For the first point, I started to wonder about the last time a stranger engaged me in conversation without wanting money (there’s no evidence, given the clothes I wear, that I have literally one penny to spare) For the second point I initially feel a paucity of emotion given I don’t personally know these people; this rapidly transforms into mild irritation at the publisher’s presumption… That I might care about the bedroom antics of these people? Preposterous. This irritation then descends into mild despair and finally a beleaguered acceptance that clearly a large enough social demographic do care about the movements and activities of these complete strangers.

It’s a complex series of emotions for one man to experience whenever Hello magazine features the unholy trinity of Jordan, Peter Andre and Subject X (Subject X being the person Peter Andre of Jordan happen to be sleeping with at that exact minute)

That said, despite my dislike of celebrity interviews and gossip, just recently I’ve found people approaching me (or more accurately, the business) for interviews and articles; what makes us tick, our inspirations; people wanting to understand the life and times of the modern soap maker.

Basically, it’s difficult for a soap maker to spin an amusing tale; I’m not Iggy Pop, there’s only so many soap anecdotes people are willing to sit through before ostentatiously checking their watches and conspicuously mentioning “I’m very bored.”

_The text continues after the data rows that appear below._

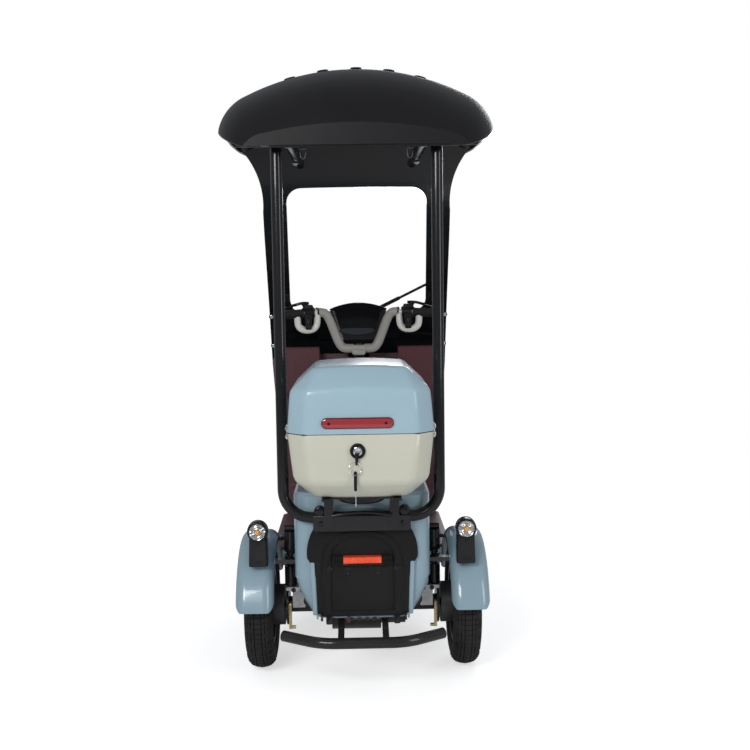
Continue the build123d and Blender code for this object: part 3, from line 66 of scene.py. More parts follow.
# %% Camera
CAMERA_AT = at(-5.9, -3097.8, 1171.9)
YAW, PITCH, ROLL = -0.01712, -0.08838, 0.01351
PHOTO_WIDTH, FOCAL_PIXELS, SENSOR_MM = 750, 1020.0, 36.0

camera_data = bpy.data.cameras.new("camera")
camera_data.sensor_width = SENSOR_MM
camera_data.lens = SENSOR_MM * FOCAL_PIXELS / PHOTO_WIDTH
camera = bpy.data.objects.new("camera", camera_data)
bpy.context.scene.collection.objects.link(camera)
turn = (Matrix.Rotation(YAW, 4, "Z") @ Matrix.Rotation(PITCH, 4, "X") @ Matrix.Rotation(ROLL, 4, "Y")
        @ Matrix.Rotation(pi / 2, 4, "X"))
camera.matrix_world = Matrix.Translation(CAMERA_AT) @ turn
bpy.context.scene.camera = camera
print("lens", round(camera_data.lens, 2), "mm")

# %% [markdown]
# A studio for a product shot: a dim world that looks white to the camera, a large soft lamp beside the
# camera, a weaker one on its other side and one in front of the tricycle, so that gloss paint shows soft
# highlights and black parts still read. The floor glows for the camera alone and keeps the shadow.

# %% Lights and floor
scene = bpy.context.scene
scene.view_settings.view_transform = "Standard"


def soft_lamp(name, place, aim, size, watts):
    data = bpy.data.lights.new(name, "AREA")
    data.shape = "RECTANGLE"
    data.size, data.size_y = size
    data.energy = watts
    lamp = bpy.data.objects.new(name, data)
    scene.collection.objects.link(lamp)
    lamp.location = place
    lamp.rotation_euler = (Vector(aim) - Vector(place)).to_track_quat("-Z", "Y").to_euler()
    return lamp


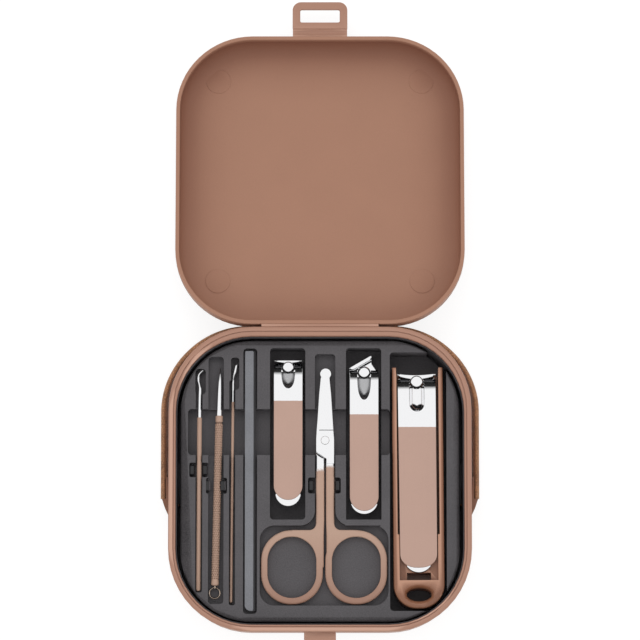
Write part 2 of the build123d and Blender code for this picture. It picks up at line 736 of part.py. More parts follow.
def make_half(side):
    """One half of the scissors; side +1 has the upper blade and the right-hand ring."""
    upper = side > 0
    z0 = sc_z + (sc_t + sc_gap if upper else 0.0)
    z1 = z0 + sc_t
    full0 = sc_z
    full1 = sc_z + 2 * sc_t + sc_gap
    tip = sc_x + sc_tip_set
    w = sc_blade_w / 2
    # blade on the far side of the pivot, crossing over to this half's shank
    tip_w = sc_blade_tip_w / 2 - 0.35
    blade = make_face(Polyline((tip - side * tip_w, sc_tip_y - 2.0), (tip + side * tip_w, sc_tip_y - 2.0),
                               (sc_x + side * w, sc_y + 1.5), (sc_x + side * w, sc_y - sc_waist),
                               (sc_x + side * sc_shank_gap / 2, sc_y - sc_waist),
                               (sc_x - side * w, sc_y - sc_cross),
                               (sc_x - side * w, sc_y + 1.5), close=True))
    half = Pos(0, 0, z0) * extrude(blade, z1 - z0)
    half += Pos(tip, sc_tip_y - sc_tip_r + 0.2, (z0 + z1) / 2) * Cylinder(sc_tip_r, sc_t)
    # shank and ring in one outline, with an easy corner between them
    ring_mid = ring_end_y + ring_out_l / 2
    plan = Pos(ring_x(side), ring_mid) * RectangleRounded(ring_out_w, ring_out_l, ring_out_w / 2 - 0.1)
    inner_x = sc_x + side * sc_shank_gap / 2
    outer_x = inner_x + side * sc_shank_w
    plan += make_face(Polyline((inner_x, ring_mid), (outer_x, ring_mid), (outer_x, sc_y - sc_cross - sc_fit),
                               (inner_x, shoulder_y(inner_x) - sc_fit), close=True))
    corner = plan.vertices().filter_by_position(Axis.X, outer_x - 0.01, outer_x + 0.01)
    corner = corner.sort_by(Axis.Y)[0]
    plan = fillet([corner], ring_corner_r)
    hoop = Pos(0, 0, full0) * extrude(plan, full1 - full0)
    hoop = fillet(top_edges(hoop), ring_edge_r)
    hole_w = ring_out_w - 2 * ring_band
    hoop -= Pos(ring_x(side), ring_mid, full0 - 1) * extrude(
        RectangleRounded(hole_w, ring_out_l - 2 * ring_band, hole_w / 2 - 0.1), full1 - full0 + 2)
    half += hoop
    half -= Pos(sc_x, sc_y, sc_z) * Cylinder(rivet_r * 0.7 + rivet_fit, 6 * (full1 - full0))
    return half


def make_sc_rivet():
    z0 = sc_z - 0.1
    z1 = sc_z + 2 * sc_t + sc_gap
    shank = Pos(sc_x, sc_y, (z0 + z1) / 2) * Cylinder(rivet_r * 0.7, z1 - z0)
    head = Pos(sc_x, sc_y, z1 + 0.05 + 0.15) * Cylinder(rivet_r, 0.3)
    foot = Pos(sc_x, sc_y, z0 - 0.1) * Cylinder(rivet_r, 0.2)
    return shank + head + foot + Pos(sc_x, sc_y, z1) * Cylinder(rivet_r * 0.7, 0.2)


# ================================================================ tray


def pocket_list():
    """Every recess as (sketch, floor height, open through the tray's skirt)."""
    out = []

    def rect(x0, x1, y0, y1, floor, r=pocket_r, through=False):
        r = min(r, (x1 - x0) / 2 - 0.05, (y1 - y0) / 2 - 0.05)
        sketch = Pos((x0 + x1) / 2, (y0 + y1) / 2) * RectangleRounded(x1 - x0, y1 - y0, r)
        out.append((sketch, floor, through))

    ear_floor = slim_z - ear_d - under_gap
    needle_floor = slim_z - needle_d - under_gap
    pusher_floor = slim_z - pusher_blade_w - under_gap
    side = ear_d / 2 + slim_gap
    rect(ear_x - 1.75, ear_x + 2.55, ear_top - 10, ear_top + 0.6, ear_floor - 1.1, 1.6)
    rect(ear_x - side - 0.3, ear_x + side, ear_bottom - 0.6, ear_top - 8, ear_floor, 0.8)
    rect(needle_x - needle_d / 2 - needle_pocket_left, needle_x + needle_d / 2 + needle_pocket_right,
         needle_bottom - 2 * loop_r - 2.9, needle_top + needle_pocket_front, needle_floor)
    side = pusher_d / 2 + slim_gap
    rect(pusher_x - side - 0.5, pusher_x + side, pusher_bottom - 1.2, pusher_bend, pusher_floor, 0.9)
    rect(pusher_x - side + 0.2, pusher_x + pusher_offset + 1.3, pusher_bend - 4, pusher_top + 2.2,
         pusher_floor, 1.3)
    rect(file_x - file_w / 2 - 0.6, file_x + file_w / 2 + 0.6, file_bottom - 1.2, file_top + 0.9,
         file_z - 0.3)
    for c, front in ((straight, straight_pocket_front), (slanted, slanted_pocket_front)):
        end = c.y - c.post - c.lever_len
        rect(c.x - c.width / 2 - pocket_side, c.x + c.width / 2 + pocket_side - 0.4,
             end - clipper_pocket_tail, c.y + c.rise + front, c.z - 0.9)
    # the large clipper's pocket breaks through the skirt at the tray's corners
    rect(large_x - catcher_w / 2 - catcher_pocket_side, large_x + catcher_w / 2 + catcher_pocket_wall,
         catcher_end_y - catcher_pocket_side, catcher_top_y + catcher_pocket_front,
         catcher_z - 0.3, through=True)
    slot_half = sc_blade_w / 2 + snug_gap
    rect(sc_x - slot_half, sc_x + slot_half, ring_top_y - 2, sc_tip_y + scissors_pocket_front, sc_z - 0.35)
    # the rings' pocket flows into the slot above it
    pocket_top = ring_top_y + ring_pocket_gap
    w = 2 * ring_out_w + ring_gap + 2 * snug_gap
    l = pocket_top - ring_end_y + snug_gap
    rings = Pos((ring_left + ring_right) / 2, pocket_top - l / 2) * RectangleRounded(w, l, ring_pocket_r)
    rings += Pos(sc_x, pocket_top) * Rectangle(2 * slot_half, 4 * ring_pocket_r)
    necks = rings.vertices().filter_by_position(Axis.Y, pocket_top - 0.01, pocket_top + 0.01)
    necks = [v for v in necks if abs(abs(v.X - sc_x) - slot_half) < 0.01]
    out.append((fillet(necks, ring_pocket_r), sc_z - 0.35, False))
    # finger trough across the slim tools, the small clippers and the scissors
    rect(ear_x - 4.7, large_x - catcher_w / 2 - 1.0, trough_y - trough_w / 2, trough_y + trough_w / 2,
         tray_z - trough_d)
    for x, y, w, l, core in snap_places():
        rect(x - w / 2, x + w / 2, y - l / 2, y + l / 2, needle_floor, 0.8)
    return out


def snap_places():
    """Snap-in places of ear pick, needle tool and scissors: centre, size, width kept free for the tool."""
    ear_core = ear_d + 2 * slim_gap + 0.4
    needle_core = needle_d + 2 * slim_gap + 0.6
    scissors_core = 2 * sc_shank_w + sc_shank_gap + 2 * snug_gap
    return [(ear_x - 0.2, 3.9, ear_core + 4.9, snap_short, ear_core),
            (needle_x - 1.0, -2.6, needle_core + 4.4, snap_long, needle_core),
            (sc_x - 0.3, -2.5, scissors_core + 4.9, snap_long, scissors_core)]


def make_tray():
    bottom = base_floor + 0.2
    w = inner_w - 2 * tray_gap
    l = inner_l - 2 * tray_back_gap
    r = inner_r - tray_gap
    deck = slab(w, l, r, tray_z - tray_t, tray_z, y=inner_y)
    deck = fillet(top_edges(deck), tray_edge_r)
    skirt = slab(w, l, r, bottom, tray_z - tray_t / 2, y=inner_y)
    skirt -= slab(w - 2 * tray_t, l - 2 * tray_t, r - tray_t, bottom - 1, tray_z, y=inner_y)
    inside = slab(w - 2 * skirt_min, l - 2 * skirt_min, r - skirt_min, bottom - 5, tray_z + 5, y=inner_y)
    tray = deck + skirt
    pockets = pocket_list()
    for sketch, floor, through in pockets:
        walls = extrude(offset(sketch, tray_t), tray_z - tray_t / 2 - floor + tray_t)
        tub = Pos(0, 0, floor - tray_t) * walls
        tray += tub & slab(w, l, r, floor - tray_t, tray_z - tray_t / 2, y=inner_y)
    for sketch, floor, through in pockets:
        recess = Pos(0, 0, floor) * extrude(sketch, tray_z - floor + 1)
        tray -= recess if through else recess & inside
    for x, y, place_w, place_l, core in snap_places():
        finger = (place_w - core) / 4
        for side in (-1, 1):
            bump = slab(finger * 1.3, place_l * 0.6, finger * 0.6, slim_z - needle_d - 0.8, tray_z - clip_h,
                        x + side * (core / 2 + finger), y)
            tray += fillet(top_edges(bump), finger * 0.35)
    return tray


# ================================================================ assembly

parts["base_shell"] = make_base()
parts["tray_insert"] = make_tray()
parts["hinge_web"] = make_hinge_web()
parts["lid_shell"] = make_lid()
parts["hasp_web"] = make_hasp_web()
parts["hasp"] = make_hasp()
parts["strap_band"] = make_strap()
parts["strap_end_left"] = make_strap_end(-1)
parts["strap_end_right"] = make_strap_end(1)
parts["ear_pick_handle"] = make_ear_handle()
parts["ear_pick_spoon"] = make_ear_spoon()
parts["needle_tool_handle"] = make_needle_handle()
parts["needle_tool_tip"] = make_needle_tip()
parts["needle_tool_loop"] = make_needle_loop()
parts["cuticle_pusher_handle"] = make_pusher_handle()
parts["cuticle_pusher_blade"] = make_pusher_blade()
file_core_z = file_z + file_face_t
parts["file_core"] = file_slab(file_core_z, file_core_z + file_core_t)
parts["file_face_lower"] = file_slab(file_z, file_core_z)
parts["file_face_upper"] = file_slab(file_core_z + file_core_t, file_core_z + file_core_t + file_face_t)
for name, c, slot_len, straight_slot in (("straight_clipper", straight, small_slot, False),
                                         ("slanted_clipper", slanted, slanted_slot, False),
                                         ("large_clipper", large, large_slot, True)):
    parts[name + "_lower_leaf"] = c.leaf(False)
    parts[name + "_upper_leaf"] = c.leaf(True)
    parts[name + "_rivet"] = c.rivet()
    parts[name + "_post"] = c.post_piece()
    parts[name + "_pin"] = c.pin()
    parts[name + "_lever"] = c.lever(slot_len, straight_slot)
parts["large_clipper_catcher"] = make_catcher()
parts["scissors_half_left"] = make_half(-1)
parts["scissors_half_right"] = make_half(1)
parts["scissors_rivet"] = make_sc_rivet()

os.makedirs("parts", exist_ok=True)
for name, solid in parts.items():
    export_step(solid, "parts/" + name + ".step")
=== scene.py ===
from math import cos, hypot, pi, radians, sin, sqrt, tan

import bmesh
import bpy
from mathutils import Matrix, Vector


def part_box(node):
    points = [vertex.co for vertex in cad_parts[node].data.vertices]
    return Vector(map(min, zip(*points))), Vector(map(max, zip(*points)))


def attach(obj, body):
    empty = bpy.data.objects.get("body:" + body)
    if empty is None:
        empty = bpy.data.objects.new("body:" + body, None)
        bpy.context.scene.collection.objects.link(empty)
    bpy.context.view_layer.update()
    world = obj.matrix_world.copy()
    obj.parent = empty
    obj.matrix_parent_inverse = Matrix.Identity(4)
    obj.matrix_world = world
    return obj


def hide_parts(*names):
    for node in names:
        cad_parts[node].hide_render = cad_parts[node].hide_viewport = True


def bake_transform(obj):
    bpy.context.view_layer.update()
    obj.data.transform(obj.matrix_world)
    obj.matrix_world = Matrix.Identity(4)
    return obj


# Manicure case, open, with its tools in their tray.
# Sizes are in millimetres and become metres when a mesh is made.
MM = 0.001

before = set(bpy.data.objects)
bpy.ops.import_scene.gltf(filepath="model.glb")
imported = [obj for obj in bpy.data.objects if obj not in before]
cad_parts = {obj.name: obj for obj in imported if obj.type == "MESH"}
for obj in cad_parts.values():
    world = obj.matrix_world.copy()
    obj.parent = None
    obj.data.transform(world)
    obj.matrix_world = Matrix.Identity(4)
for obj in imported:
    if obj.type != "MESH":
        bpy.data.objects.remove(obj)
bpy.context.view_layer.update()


# ======== sizes

class Span:
    """Limits of a CAD node at rest, in millimetres."""

    def __init__(self, node):
        low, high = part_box(node)
        self.x0, self.y0, self.z0 = (value / MM for value in low)
        self.x1, self.y1, self.z1 = (value / MM for value in high)
        self.x = (self.x0 + self.x1) / 2
        self.y = (self.y0 + self.y1) / 2
        self.z = (self.z0 + self.z1) / 2
        self.w = self.x1 - self.x0


base = Span("base_shell")
base_w = base.w
base_l = 2 * base.y1
base_r = 34.0
base_h = base.z1
base_wall = 0.8           # wall stands in from the flange
base_floor = 1.8
foot_r = 4.0
flange_t = 2.2
groove_in = 1.8
groove_w = 0.4
well_front = 2.9          # rim width at the front, sides and back
well_side = 3.0
well_back = 4.0
bead_r = 0.45

lid_drop = 5.67           # degrees
lid_w = base_w - 4.8
lid_l = base_l - 2.4
lid_r = base_r - 2.4
lid_h = 12.0
lid_wall = 1.6
lid_floor = 1.5
lid_edge_r = 7.0
rim_r = 0.4
disc_r = 4.75
disc_h = 0.22
disc_x = 41.7
disc_y = 42.0
web = Span("hinge_web")
web_w = 1.2
hinge_y = base.y1 + web_w / 2
hinge_z = base_h + 0.1
lid_near_y = hinge_y + web_w / 2
lid_mid_y = lid_near_y + lid_l / 2
lid_far_y = lid_near_y + lid_l

hasp_w = 22.8
hasp_t = 1.4
hasp_len = 14.8
hasp_root = 3.2
hasp_r = 3.5
window_w = 16.4
window_h = 5.5
window_in = 6.0

strap = Span("strap_band")
tray = Span("tray_insert")


# ======== mesh helpers

def put(thing, **settings):
    """Set attributes of a thing."""
    for key, value in settings.items():
        setattr(thing, key, value)
    return thing


def link(obj):
    bpy.context.scene.collection.objects.link(obj)
    return obj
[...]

I’m considering lying about the method of preparing oils; if saponfication takes place at the wrong temperature then the castor oil becomes sentient, a malevolent unusually focused kitchen oil that annexes the other ingredients forcibly… When this happens there’s no other choice but to call upon the Guild of Soap makers to sterilise the area. Obviously it’s still not as interesting as Iggy Pop’s average Friday night but that’s the best I can do. Oh and incidentally, there really is a Guild of Soap makers, I can happily say I’m a member.
Castor Oil, Improperly handled.
For the meanwhile, until I’ve ironed out all the little details in my super-intelligent castor oil fable, I suppose I’ll try to keep interviews light with soap trivia (“Did you know that Roman soap makers employed people called fallones to collect people’s urine to serve as key ingredient in soap? The ammonium carbonate reacted with… oh, bye”) and try to avoid trite and stock answers. Maybe I’ll just send Kate instead.